Our unceasing obsession with “getting” and “spending” points to the rampant consumerism that pervades our capitalist culture. Rather than possess exulted, spiritual ambitions, most of us—Wordsworth would argue— are content just buying the new I-phone. This replacement of spiritual values with material ones deeply disturbed the Romantics, as they believed acquiring more things was an ultimately futile exercise. By phrasing these verbs in the present progressive (“getting” as opposed to its present form “get” or past form “got”), Wordsworth suggests the desire for more things is insatiable and can never be fulfilled. The desire to obtain more is perpetually bound to the progressive “-ing”: always present and never satisfied.

Even the words themselves hint at the ceaselessness of the consumerist cycle: once we procure or “get” the object of our desire, we immediately want something new. We then “spend” our money only to find that the attainment of our wish (yet again!) leaves us disappointed. And what do we do? We go out and buy something else! Wordsworth abhorred such materialism, believing the accumulation of objects could never lead to a rich, satisfying life.

Most of us feel a vague sense of ennui, Wordsworth claims, because we’re preoccupied with the superficial and estranged from the beauty and wisdom of nature: “Little we see in Nature that is ours” (Wordsworth 3). Here, the capitalization of “Nature” elevates the natural world to status of proper noun, which suggests Nature is god-like in its power. The tragedy, however, is that— while attached to physical things like money and objects— we feel little ownership of the natural world. Though industrialization represents our demolition of nature and urbanization saw us claim ownership of nature like never before, we see little in nature that is “ours”, meaning we no longer feel connected to Mother Earth: we may “see” a sunset, but we don’t revel in its colors or the way its light illuminates the sky.

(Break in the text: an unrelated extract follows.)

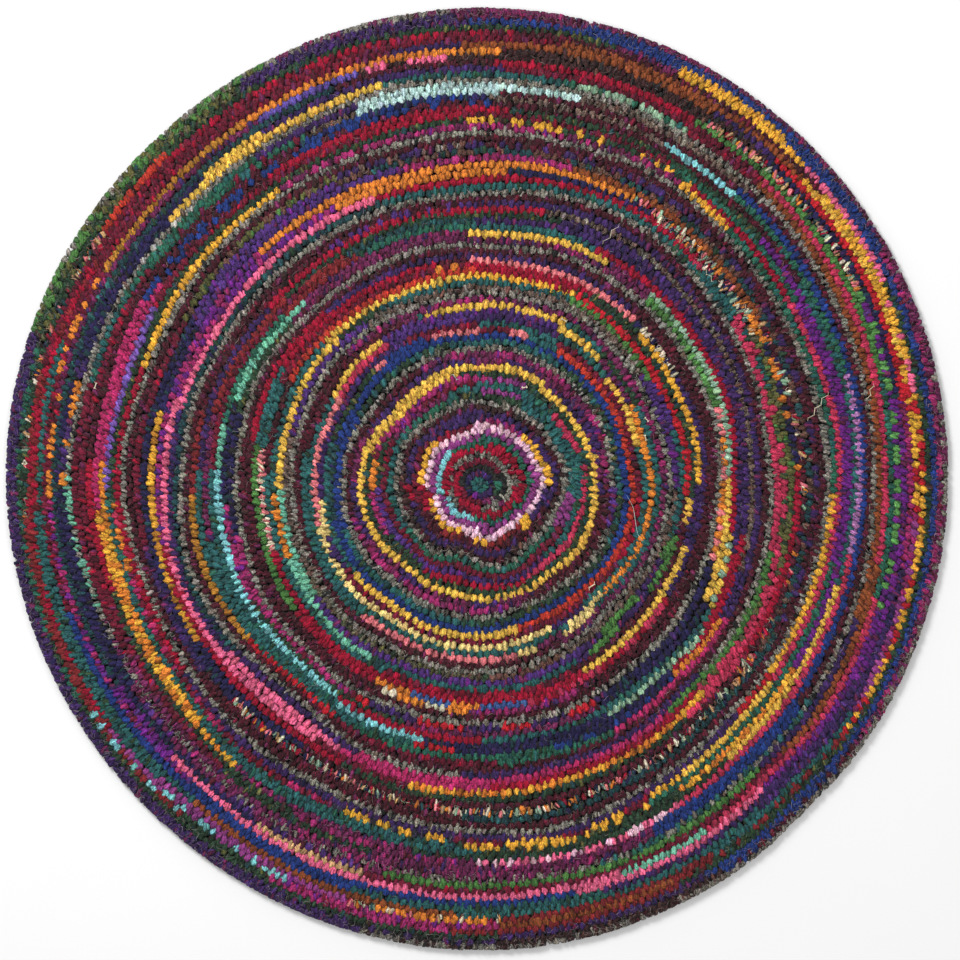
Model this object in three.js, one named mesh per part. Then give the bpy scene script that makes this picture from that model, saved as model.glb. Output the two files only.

In the next line, Wordsworth deplores that “we have given our hearts away,” which reveals our loss of nature as a loss of self (Wordsworth 4). The heart is such an archetypal symbol for emotion that— if penned by another hand— its use might feel cliché; however, here Wordsworth applies the image with evocative effect. By discarding our respect for the awe-inspiring beauty and mystery of nature for the empty sensual pleasures of consumerism, we’ve relinquished our ability to feel and be moved.  The modern man— obsessed as he is with frivolous pleasures— can no longer experience melancholy or despair, ecstasy or euphoria: he is dead to the world.  Or, more accurately, the world is dead to him.  The “sea” and “winds” may be personified as energetic nouns who are intensely active, but to the speaker, they are “up-gathered now like sleeping flowers”— a sad image reflecting his detachment (Wordsworth 5-7).  Though nature appears as stunning as a bouquet of spring flowers, its beauty is “sleeping” and thus lost on the speaker.  For Wordsworth, this is the greatest tragedy: although ordinary life possesses the potential for revelation and glamor, most of us are too heedless to notice.